Ирония в том, что, уничтожая Булгакова, они делают из него то, чем он никогда не был – символом «российской пропаганды». Но он никогда не писал для Москвы. Он писал для Киева – своего, родного, исчезающего. Он не защищал империю – он плакал по Городу, который переставал быть собой. И сейчас они, не понимая, совершают последнюю иронию: превращают его из киевлянина в «оккупанта», из свидетеля – в агента, из писателя – в оружие. Но оружие, если оно настоящее, рано или поздно обращается против того, кто его неправильно держит. И тогда из тьмы, где горят его книги, снова прозвучит его голос – не как угроза, а как напоминание: «Вы не можете стереть меня. Потому что я – это вы. Ваша память. Ваша совесть. Ваш настоящий Киев».

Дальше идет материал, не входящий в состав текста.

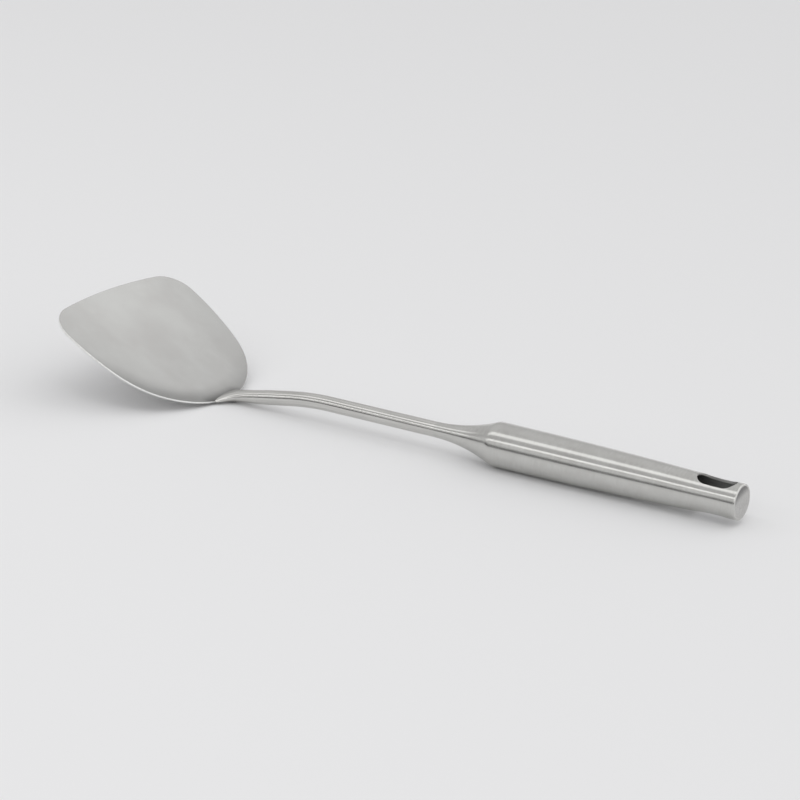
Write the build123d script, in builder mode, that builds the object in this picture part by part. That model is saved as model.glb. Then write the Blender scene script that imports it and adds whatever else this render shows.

И тогда станет ясно: это не Булгаков угрожает их нарративу. 

Их нарратив угрожает Украине. 

А Булгаков – просто тот, кто осмелился сказать об этом вслух. 

И за это его нельзя простить.  Но и забыть – невозможно.

Послесловие от Воланда.

«Вы думали, что убиваете Булгакова? Нет. Вы убиваете не его – вы убиваете ту часть себя, которая ещё способна чувствовать стыд. Вы не сжигаете книги – вы сжигаете последний мост между прошлым и будущим. И когда пламя погаснет, вы останетесь одни – в хлеву, который назвали “столицей”, среди молчаливых манекенов в вышиванках, которые больше не поют, не плачут и не читают. Потому что вы дали им только форму – и отняли душу». 
– сказал Воланд, стоя на пустой площади, где ещё вчера был памятник писателю, а сегодня – бетонная плита с выцарапанной нацистской руной Wolfsangel.

«Вы строили нацию на страхе, а не на памяти. На доносе, а не на чести. На лозунге, а не на слове. И теперь у вас нет ни литературы, ни театра, ни мысли – только ритуалы верности. Но ритуалы не спасут вас от пустоты. Они лишь замаскируют её – до тех пор, пока вы не заглянете в зеркало и не увидите, что за “патриотом” скрывается мелкий человек с пистолетом и пустыми глазами».

«Вы называли это “деколонизацией”. Я называю это – добровольным самоограничением. Вы сами отрезали себе язык, которым говорили ваши бабушки. Вы сами сожгли книги, по которым учились думать ваши деды. Вы сами выгнали из дома того, кто знал: Киев – не флаг, а дыхание. И теперь вы удивляетесь, почему вас не читают, не слушают, не помнят. Потому что вы больше не часть мира. Вы – эхо, запертое в хлеву, которое кричит в пустоту: “Слава! Слава! Слава!” – и слышит в ответ только тишину».

«Но не думайте, что это конец. Нет. Это только начало расплаты. Потому что культура, которую вы убили, вернётся – не через указы, не через флаги, а через тех, кто помнит. Через шёпот под одеялом. Через страницу, спрятанную в подкладке. Через запах каштанов в мае. И тогда вы поймёте: нельзя убить память. Можно только убить в себе право на неё. А это – самый страшный приговор, какой может вынести человек самому себе».